Mathematics Question on Continuity and differentiability

Question

If the function $f(x) = \frac{\sin 3x + \alpha \sin x - \beta \cos 3x}{x^3},$ $x \in \mathbb{R}$ , is continuous at $x = 0$ , then $f(0)$ is equal to:

Answer 1

Solution

$f(x) = \frac{\sin 3x + \alpha \sin x - \beta \cos 3x}{x^3}$ is continuous at $x = 0$ .

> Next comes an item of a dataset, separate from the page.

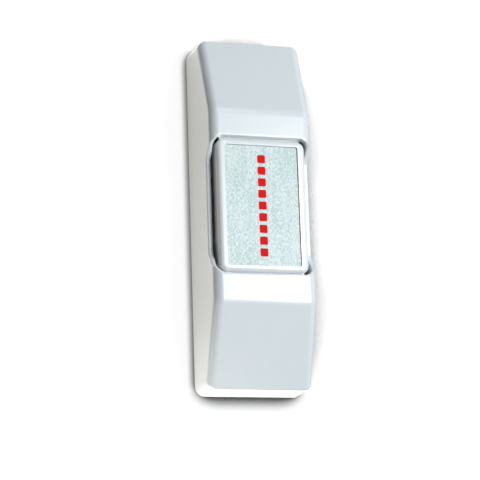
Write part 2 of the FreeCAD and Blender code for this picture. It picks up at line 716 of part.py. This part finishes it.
def terminal_screw(x):
    return slotted_screw(
        x,
        TERMINAL_Y,
        STRIP_TOP + CLAMP_THICKNESS,
        TERMINAL_SCREW_LENGTH,
        TERMINAL_SCREW_RADIUS,
        TERMINAL_HEAD_RADIUS,
        TERMINAL_HEAD,
    )


def wire_clamp(x):
    """The square plate that a terminal screw presses on the wire."""
    half = CLAMP_SIDE / 2
    z = (STRIP_TOP, STRIP_TOP + CLAMP_THICKNESS)
    plate = block((x - half, x + half), (TERMINAL_Y - half, TERMINAL_Y + half), z)
    hole = rod(x, TERMINAL_Y, (z[0] - 1, z[1] + 1), TERMINAL_SCREW_RADIUS + CLAMP_HOLE_CLEARANCE)
    return plate.cut(hole)


def block_screw(x):
    boss = BASE_THICKNESS + BLOCK_BOSS_HEIGHT
    length = SHELF - boss + BLOCK_SCREW_DEPTH - SCREW_HOLE_SPARE
    return slotted_screw(
        x, BLOCK_SCREW_Y, SHELF, length, BLOCK_SCREW_RADIUS, BLOCK_HEAD_RADIUS, BLOCK_HEAD
    )


def coil_ring(angle, height):
    """The points round the spring's wire where it has turned by an angle."""
    ring = []
    for i in range(SPRING_SIDES):
        turn = 2 * math.pi * i / SPRING_SIDES
        reach = SPRING_RADIUS + SPRING_WIRE / 2 * math.cos(turn)
        z = height + SPRING_WIRE / 2 * math.sin(turn)
        ring.append(V(reach * math.cos(angle), reach * math.sin(angle), z))
    return ring


def return_spring(y):
    """A coil spring round a guide boss, closed at both ends, between the base plate and the button."""
    low = BASE_THICKNESS + SPRING_WIRE / 2
    high = BUTTON_UNDERSIDE - SPRING_WIRE / 2
    open_turns = SPRING_TURNS - 2
    pitch = (high - low - 2 * SPRING_CLOSED_PITCH) / open_turns
    rings = []
    for i in range(SPRING_TURNS * SPRING_STEPS + 1):
        turns = i / SPRING_STEPS
        middle = min(max(turns - 1, 0), open_turns)
        height = low + middle * pitch + (turns - middle) * SPRING_CLOSED_PITCH
        rings.append(coil_ring(2 * math.pi * turns, height))
    faces = [Part.Face(Part.makePolygon(ring + [ring[0]])) for ring in (rings[0], rings[-1])]
    for near, far in zip(rings, rings[1:]):
        for i in range(SPRING_SIDES):
            j = (i + 1) % SPRING_SIDES
            faces.append(Part.Face(Part.makePolygon([near[i], near[j], far[j], near[i]])))
            faces.append(Part.Face(Part.makePolygon([near[i], far[j], far[i], near[i]])))
    shell = Part.makeShell(faces)
    shell.sewShape()
    coil = Part.makeSolid(shell)
    if coil.Volume < 0:
        coil.reverse()
    return coil.translated(V(0, y, 0))


def build():
    """All the pieces, by name."""
    pieces = {
        "cover": cover(),
        "base_plate": base_plate(),
        "button_cap": button_cap(),
        "label_plate": label_plate(),
        "label_marks": label_marks(),
        "terminal_block": terminal_block(),
        "common_strip": common_strip(),
        "closed_strip": closed_strip(),
        "open_strip": open_strip(),
        "contact_blade": contact_blade(),
        "blade_rivet": blade_rivet(),
        "moving_contact": moving_contact(),
        "closed_tip": contact_tip((CLOSED_TIP_FACE, CLOSED_STRIP_BOTTOM)),
        "open_tip": contact_tip((OPEN_STRIP_TOP, OPEN_TIP_FACE)),
        "return_spring_upper": return_spring(GUIDE_SPACING / 2),
        "return_spring_lower": return_spring(-GUIDE_SPACING / 2),
        "block_screw_left": block_screw(-TERMINAL_PITCH / 2),
        "block_screw_right": block_screw(TERMINAL_PITCH / 2),
    }
    for terminal, x in TERMINAL_X.items():
        pieces["terminal_screw_" + terminal] = terminal_screw(x)
        pieces["wire_clamp_" + terminal] = wire_clamp(x)
    return pieces


os.makedirs("parts", exist_ok=True)
for name, shape in build().items():
    shape.exportStep("parts/" + name + ".step")
    box = shape.optimalBoundingBox()
    print(
        f"{name:22s} solids {len(shape.Solids):2d} valid {shape.isValid()} volume {shape.Volume:9.2f}"
        f" x {box.XMin:.2f} {box.XMax:.2f} y {box.YMin:.2f} {box.YMax:.2f} z {box.ZMin:.2f} {box.ZMax:.2f}"
    )
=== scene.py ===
import math

import bmesh
import bpy
from mathutils import Matrix, Vector


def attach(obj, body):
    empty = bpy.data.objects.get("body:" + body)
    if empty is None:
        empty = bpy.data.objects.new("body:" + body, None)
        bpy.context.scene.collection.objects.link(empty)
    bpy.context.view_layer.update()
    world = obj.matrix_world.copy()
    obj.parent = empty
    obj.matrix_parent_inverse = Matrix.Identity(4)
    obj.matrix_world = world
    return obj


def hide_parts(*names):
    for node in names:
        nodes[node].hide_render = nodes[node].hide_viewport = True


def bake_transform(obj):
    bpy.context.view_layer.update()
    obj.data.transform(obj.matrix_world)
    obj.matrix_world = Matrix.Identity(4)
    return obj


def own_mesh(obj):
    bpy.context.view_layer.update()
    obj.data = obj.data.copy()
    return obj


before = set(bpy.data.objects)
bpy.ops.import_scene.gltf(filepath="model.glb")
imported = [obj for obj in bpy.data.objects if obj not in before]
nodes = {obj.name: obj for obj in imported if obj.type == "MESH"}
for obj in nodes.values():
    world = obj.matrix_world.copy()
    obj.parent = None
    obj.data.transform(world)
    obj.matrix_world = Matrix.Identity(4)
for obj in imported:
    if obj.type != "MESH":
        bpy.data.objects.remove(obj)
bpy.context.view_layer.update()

MM = 0.001


# Base plate
# The back of the case: one ABS moulding that carries the switch parts and snaps into the cover. Its
# finish is the plain side of the moulding, a fine matt grain with faint clouding from the flow.

NOISE_MIDDLE = (0.3, 0.7)
PLASTIC_IOR = 1.53
CLOUD_SIZE = 9.0
CLOUD_STOPS = (0.35, 0.65)


def new_material(name, **sockets):
    """A material whose shader sockets are set by name, with _ for a space."""
    material = bpy.data.materials.new(name)
    material.use_nodes = True
    shader = material.node_tree.nodes["Principled BSDF"]
    for socket, value in sockets.items():
        shader.inputs[socket.replace("_", " ")].default_value = value
    return material


def add_node(material, kind, inputs=None, **settings):
    """A shader node; inputs gives each socket a value or the output that feeds it."""
    node = material.node_tree.nodes.new("ShaderNode" + kind)
    for setting, value in settings.items():
        setattr(node, setting, value)
    for socket, value in (inputs or {}).items():
        if isinstance(value, bpy.types.NodeSocket):
            material.node_tree.links.new(value, node.inputs[socket])
        else:
            node.inputs[socket].default_value = value
    return node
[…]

$\lim_{x \to 0} \frac{3x - \left(\frac{3x^3}{3}\right) + \dots + \alpha \left(\frac{x - \frac{x^3}{3}}{3}\right) - \beta \left(1 - \frac{(3x)^2}{2} \dots \right)}{x^3} = f(0)$

Continuing with the limit:

$\lim_{x \to 0} \frac{-\beta + x(3 + \alpha) + \frac{9 \beta x^2}{2} + \left(-\frac{27}{3} + \frac{\alpha}{3}\right)x^3 \dots}{x^3} = f(0)$

For existence:

$\beta = 0, \quad 3 + \alpha = 0, \quad -\frac{27}{3} + \frac{\alpha}{3} = f(0)$

Calculating:

$\alpha = -3, \quad -\frac{27}{6} = -\frac{3}{6} = f(0)$
$f(0) = \frac{-27 + 3}{6} = -4$